Exception: fully-remote is slightly lower than implied COL-blended, reflecting partial reversal of 2020-2022 remote parity.
2. Talent depth — the SF paradox
SF Bay has the deepest CRO talent pool in the world — ~35-45% of all US Series A-D SaaS CRO candidates per LinkedIn Talent Insights + Pave geo-tracking + Pavilion membership data. Counter-intuitive effects:
- Cash base in SF is only modestly above NYC/Seattle (~8-10% premium vs NYC) — supply is high, competition for any single candidate is moderate.
- Equity in SF is significantly higher — Sequoia/a16z/Bessemer/Founders Fund/Greylock portfolios pay 10-20% above market on equity, and cluster in SF.
- Severance + CIC terms in SF are more favorable — California employee protections + dense legal-counsel ecosystem.
Result: SF cash looks only modestly higher than NYC on Pavilion data, but realized 4-year total comp at SF Tier-1 portfolio companies often exceeds NYC by 30-50% when equity normalized.
3. Investor expectations — the Sequoia/a16z/Bessemer premium
Per Pave cross-tab by lead investor, Tier-1 VC-backed companies (Sequoia, a16z, Bessemer, Founders Fund, Greylock, Accel, Kleiner Perkins, Benchmark, Index, Lightspeed, ICONIQ Growth) pay 10-20% above stage median on CRO total comp.
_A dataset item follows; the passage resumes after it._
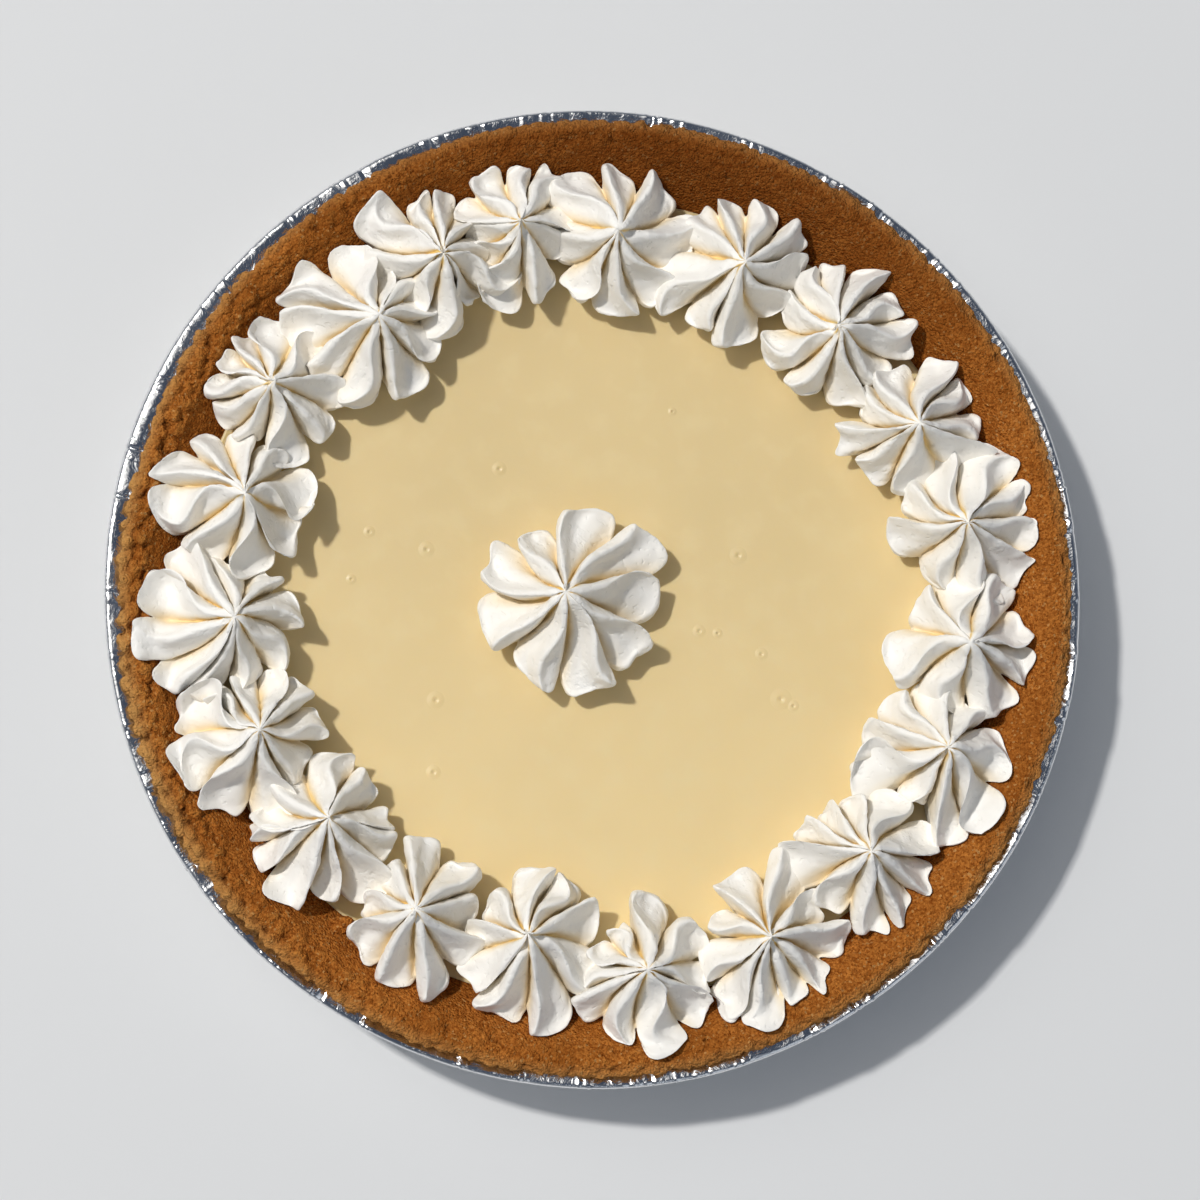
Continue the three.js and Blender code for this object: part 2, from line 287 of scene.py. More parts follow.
foil, foil_shader, place = finish("bright_foil", Metallic=1.0)
crinkle = place.noise(4 * MM, detail=4, roughness=0.6, distortion=0.8)
scuff = place.noise(0.8 * MM, detail=2)
worn = place.noise(14 * MM, detail=2)
foil_colour = worn.clamped(0.3, 0.7).mixed((0.78, 0.79, 0.81, 1), (0.90, 0.90, 0.91, 1))
dented = place.bump(crinkle, 0.6 * MM, 0.6)
paint(foil_shader, Base_Color=foil_colour, Roughness=0.05 + 0.14 * worn + 0.06 * scuff, Normal=dented)
serve(foil_tin, foil, "foil", "foil_tin")


# ---------------------------------------------------------------------------------------------
# Crumb crust. Crushed biscuit and butter, pressed by hand into the tin and baked brown. The wall
# over the custard is pressed smooth and the crest is left coarse, most of all on the left.
# ---------------------------------------------------------------------------------------------
CUSTARD_LEVEL = 23.0
CUSTARD_RADIUS = 102.6
CREST_HEIGHT = 36.5
CRUST_STEPS = 1152
SHRUNK_SIDE = math.radians(148)  # where the crest has shrunk away from the foil
COARSE_SIDE = math.radians(188)  # where the crest was left coarsest
DARK_CRUMB = (0.215, 0.055, 0.0062, 1)
LIGHT_CRUMB = (0.555, 0.202, 0.038, 1)
TOASTED_CRUMB = (0.26, 0.075, 0.0095, 1)
# Painted highlight for the lit tops of raised crumbs.
LIT_TOP_CRUMB = (0.60, 0.27, 0.062, 1)
EDGE_CRUMB = (0.55, 0.30, 0.10, 1)
PALE_FLECK = (0.56, 0.31, 0.11, 1)
COARSE_CRUMB = (0.68, 0.39, 0.13, 1)
# Darker crumb colour for the crust's top side.
TOP_SIDE_CRUMB = (0.075, 0.014, 0.001, 1)
# Painted shade for the crevices between crumbs.
SHADED_CREVICE_CRUMB = (0.05, 0.011, 0.002, 1)

crust_profile = [(0.0, 0.85), (92.0, 0.85), (95.5, 3.4), (106.0, 18.0), (115.6, 31.5), (117.0, 32.8)]
crust_top = [(119.2, 33.2), (120.6, 34.1), (120.6, 35.6), (118.6, 36.5), (115.8, 36.1), (112.8, 34.4),
             (110.4, 31.8), (108.0, 29.1), (105.6, 26.4), (103.6, 24.1), (102.5, 22.4)]
smooth_top = []
for before, start, end, after in zip(crust_top, crust_top[1:], crust_top[2:], crust_top[3:]):
    for step in range(7):
        t = step / 7
        point = []
        for a, b, c, d in zip(before, start, end, after):
            curve = 2 * b + (c - a) * t + (2 * a - 5 * b + 4 * c - d) * t**2
            point.append(0.5 * (curve + (3 * b - a - 3 * c + d) * t**3))
        smooth_top.append(tuple(point))
crust_profile += [crust_top[0]] + smooth_top + crust_top[-2:]
crust_profile += [(98.0, 16.0), (90.0, 6.8), (0.0, 6.8)]
crust = turned("crumb_crust_baked", crust_profile, CRUST_STEPS)

places = corners(crust)
angle = np.arctan2(places[:, 1], places[:, 0])
radius = np.hypot(places[:, 0], places[:, 1]) / MM
height = places[:, 2] / MM
shrunk = 1.3 * np.clip(np.cos(angle - SHRUNK_SIDE), 0, 1) ** 3 * np.clip((radius - 110) / 9, 0, 1)
narrowed = 1 - shrunk * (height > 33.5) / np.maximum(radius, 1)
places[:, 0] *= narrowed
places[:, 1] *= narrowed
move_corners(crust, places)

# The relief, from lumps down to dust. Each size of it has the part of the crust that it reaches.
over_flange = np.clip(height - 33.0 + 20 * (radius < 116.5), 0, 1)
in_view = np.clip((height - 22.5) / 2.0, 0, 1) * over_flange
crest = in_view * np.clip((radius - 110.0) / 4.5, 0, 1)
facing = np.cos(angle - COARSE_SIDE)
coarse_side = 0.28 + 0.16 * facing + 0.56 * np.clip(facing, 0, 1) ** 2
edge = crest * np.clip((radius - 118.0) / 1.5, 0, 1)
groups = {
    "pressed": in_view * (0.35 + 0.65 * crest),
    "coarse": np.maximum(crest * coarse_side, 0.45 * edge),
    "crest": np.maximum(crest * (0.4 + 0.6 * coarse_side), 0.9 * edge),
}
for name, weights in groups.items():
    group = crust.vertex_groups.new(name=name)
    for step in range(1, 11):
        chosen = np.flatnonzero(np.round(weights * 10) == step)
        group.add(chosen.tolist(), step / 10, "REPLACE")
relief = [  # name, kind, size and depth in millimetres, and the group that it reaches
    ("lumps", "CLOUDS", 9.0, 1.3, "coarse"),
    ("clods", "VORONOI", 3.4, -3.2, "coarse"),
    ("crumbs", "VORONOI", 1.8, -1.4, "crest"),
    ("grit", "VORONOI", 1.1, -0.5, "pressed"),
    ("dust", "CLOUDS", 0.8, 0.3, "pressed"),
]
flat_places = corners(crust)
flat_normals = np.empty(len(crust.data.vertices) * 3)
crust.data.vertices.foreach_get("normal", flat_normals)
for name, kind, size, depth, group in relief:
    texture = bpy.data.textures.new(name, kind)
    texture.noise_scale = size * MM
    if kind == "CLOUDS":
        texture.noise_depth = 2
    else:
        texture.distance_metric = "DISTANCE_SQUARED"
    modify(crust, "DISPLACE", texture=texture, texture_coords="LOCAL", strength=depth * MM,
           mid_level=0.5 if kind == "CLOUDS" else 0.3, vertex_group=group)
lifted = ((corners(crust) - flat_places) * flat_normals.reshape(-1, 3)).sum(1) / MM
mark(crust, "lifted", lifted)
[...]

Mechanics:
- Recruiting pressure — Tier-1 portfolio CEOs receive 5-10x recruiter outreach; CROs similarly. Comp must be above market to retain.
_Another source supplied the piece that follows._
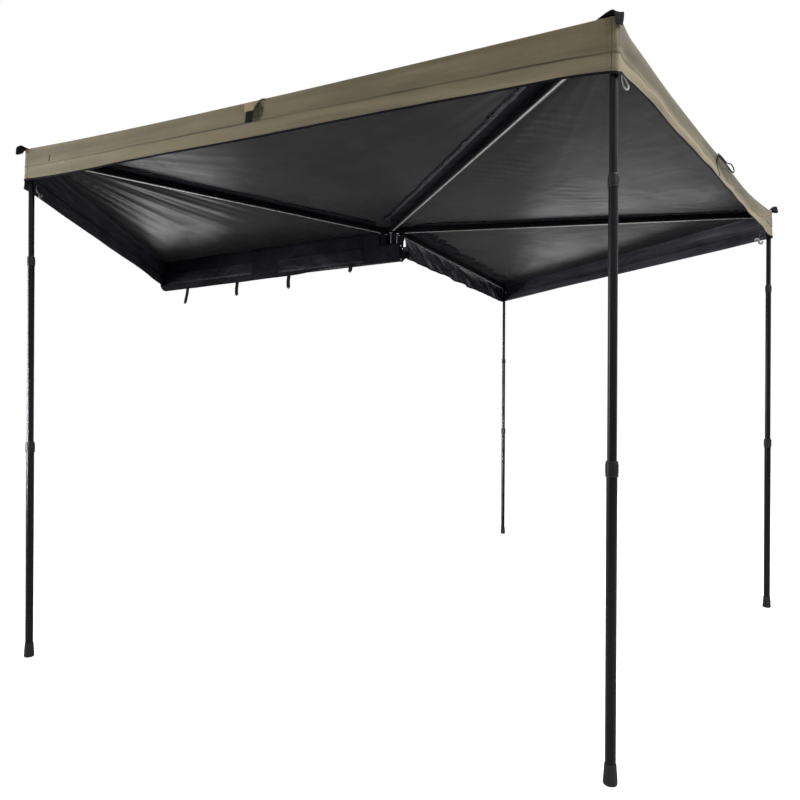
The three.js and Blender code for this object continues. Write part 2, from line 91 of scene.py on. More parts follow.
class AWNING_PG_cloth(bpy.types.PropertyGroup):
    canvas: colour("Canvas", "Colour of the ripstop outside", (0.157, 0.134, 0.082))
    lining: colour("Lining", "Colour of the coated underside", (0.018, 0.0175, 0.0178))
    black: colour("Black cloth", "Colour of the bag, skirt and bands", (0.006, 0.006, 0.0082))
    thickness: length("Thickness", "Thickness of the canopy's cloth", 0.0012)
    fold_radius: length("Fold radius", "Rounding where the valance folds down", 0.005)
    corner_round: length("Corner rounding", "Where the valance starts to round a corner", 0.014)
    binding: length("Binding", "Height of the black binding on the hem", 0.009)
    seam_share: number("Seam", "How far down the valance its seam runs", 0.57, subtype="FACTOR")
    panel_sag: length("Panel sag", "Sag of a panel between its arms", 0.046)
    edge_sag: length("Edge sag", "Sag of a panel's outer edge", 0.009)
    crease: length("Creases", "Height of the long creases in the panels", 0.0042)
    hem_wave: length("Hem wave", "How far the valance's hem waves out", 0.005)
    ripstop: length("Ripstop pitch", "Distance between the ripstop threads", 0.0055)
    stitch: length("Stitch pitch", "Distance between stitches", 0.0042)


class AWNING_PG_hardware(bpy.types.PropertyGroup):
    coat: colour("Black coat", "Colour of the coated aluminium", (0.0055, 0.0056, 0.0066))
    nylon: colour("Nylon", "Colour of the moulded collars", (0.007, 0.007, 0.008))
    rubber: colour("Rubber", "Colour of the feet", (0.009, 0.009, 0.009))
    zinc: colour("Zinc", "Colour of pins and bolts", (0.55, 0.56, 0.58))
    arm_width: length("Arm width", "Width of an arm's tube", 0.025)
    arm_round: length("Arm rounding", "Rounding of an arm's long edges", 0.0045)
    arm_groove: length("Arm groove", "Half the width of the groove below an arm", 0.0011)
    arm_lip: length("Arm lip", "Width of the bare lips beside the groove", 0.0025)
    soften: length("Edge bevel", "Bevel of machined edges", 0.0008)
    knuckle_pitch: length("Knuckle pitch", "Distance between neighbouring hub pins", 0.045)
    eye_radius: length("Eye radius", "Radius of a knuckle's eye", 0.015)


class AWNING_PG_stage(bpy.types.PropertyGroup):
    floor: colour("Floor", "Colour of the floor", (0.82, 0.82, 0.82))
    glow: number("Glow", "Glow of the seen floor", 0.90)
    ambient: number("Ambient", "Strength of the light from all round", 0.19)
    lens: number("Lens", "Focal length", 29.25)
    shift: number("Shift", "Vertical shift", 0.01525)
    turn: number("Turn", "Bearing of the camera", math.radians(28.02), subtype="ANGLE")
    roll: number("Roll", "Roll of the camera", math.radians(0.307), subtype="ANGLE")
    place: bpy.props.FloatVectorProperty(
        name="Place", description="Where the camera stands", default=(2.121, -3.6493, -0.990),
        subtype="XYZ", unit="LENGTH",
    )


# Layout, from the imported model


class Arm:
    """One arm: its pin, its directions in plan, and the matrix from its own frame to the row's."""

    def __init__(self, name):
        pin = Vector(JOINTS[f"arm_{name}_swing"]["pos_m"])
        pivot = Vector(JOINTS[f"pole_{name}_fold"]["pos_m"])
        self.name = name
        self.body = f"arm_{name}_body"
        self.swing = f"arm_{name}_swing"
        self.pin = Vector((pin.x, pin.y, 0))
        self.along = Vector((pivot.x - pin.x, pivot.y - pin.y, 0))
        self.reach = self.along.length
        self.along.normalize()
        self.aside = Vector((-self.along.y, self.along.x, 0))
        self.pivot_height = pivot.z - GROUND
        angle = math.atan2(self.along.y, self.along.x)
        self.frame = Matrix.Translation((pin.x, pin.y, GROUND)) @ Matrix.Rotation(angle, 4, "Z")
        self.pole = self.frame @ Matrix.Translation((self.reach, 0, 0))


def heights(node):
    """A node's lowest and highest point above the ground."""
    low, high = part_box(node)
    return low.z - GROUND, high.z - GROUND


ARMS = [Arm(name) for name in "bcde"]
RAIL_BODY = "rail"
PANEL_BODIES = [RAIL_BODY] + [arm.body for arm in ARMS]
HUB = sum((arm.pin for arm in ARMS), Vector()) / len(ARMS)
ARM_BOTTOM, ARM_TOP = heights("arm_b")
HEM = heights("canopy_panel_3")[0]
SIDE_HEM = heights("canopy_panel_1")[0]
CLEAR = 0.0003
CANVAS_TOP = ARM_TOP + CLEAR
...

- Comp committee composition — Tier-1 boards include public-company NEO experience members who anchor on public practice (higher).
- Equity stretch capacity — larger rounds with more dilution capacity allow grants 25-40% above non-Tier-1 at the same ARR stage.
- Severance and CIC capacity — larger raises = more cash for severance and CIC.
Implication: target the lead investor as much as stage and scope. A Series B CRO at a Sequoia portfolio often out-earns a Series C CRO at a non-Tier-1 on 4-year realized.
4. The equity-trade-off across stage
Trade-off changes character at each stage:
- Seed/Series A — equity dominant; 70-85% of 4-year value from equity. Candidates accept lower base for 1.0-2.5% FD at $20-$60M post.
- Series B-C — balanced; 50-65% from equity. Modal trade-off zone.
- Series D/E — equity diminishing; 35-50% from equity. Cash becomes relatively more important.
- Late-stage / pre-IPO — equity transitions to short-vest RSUs with imminent liquidity; 50-70% from equity but lower-variance realization.
- Public — equity dominant via RSU/PRSU; 70-85% from equity, annual realization, lower variance.
Smart CRO career arc: trade base for equity at Series A-B, optimize for stage-jump to capture equity step-up, accept higher base at late-stage/public for lower variance. Smart comp design: match CRO career-arc to company stage, with refresh + promotion grants codified at hire.
5. Deal-size segment and motion as comp drivers
Comp varies by motion in patterns mirroring VP Sales structure:
- PLG / consumption — lower base ($375-$525K at Series C-D), higher equity (0.5-1.5% FD), tied to NRR + expansion. Often "VP Revenue" titled.
- SMB / velocity — modal base ($425-$575K), modal equity (0.4-0.8% FD), variable tied to net-new logo ARR.
- Mid-market / standard SaaS — modal Series C-D CRO; $475-$625K, 0.3-1.0% FD, variable tied to team ARR + NRR.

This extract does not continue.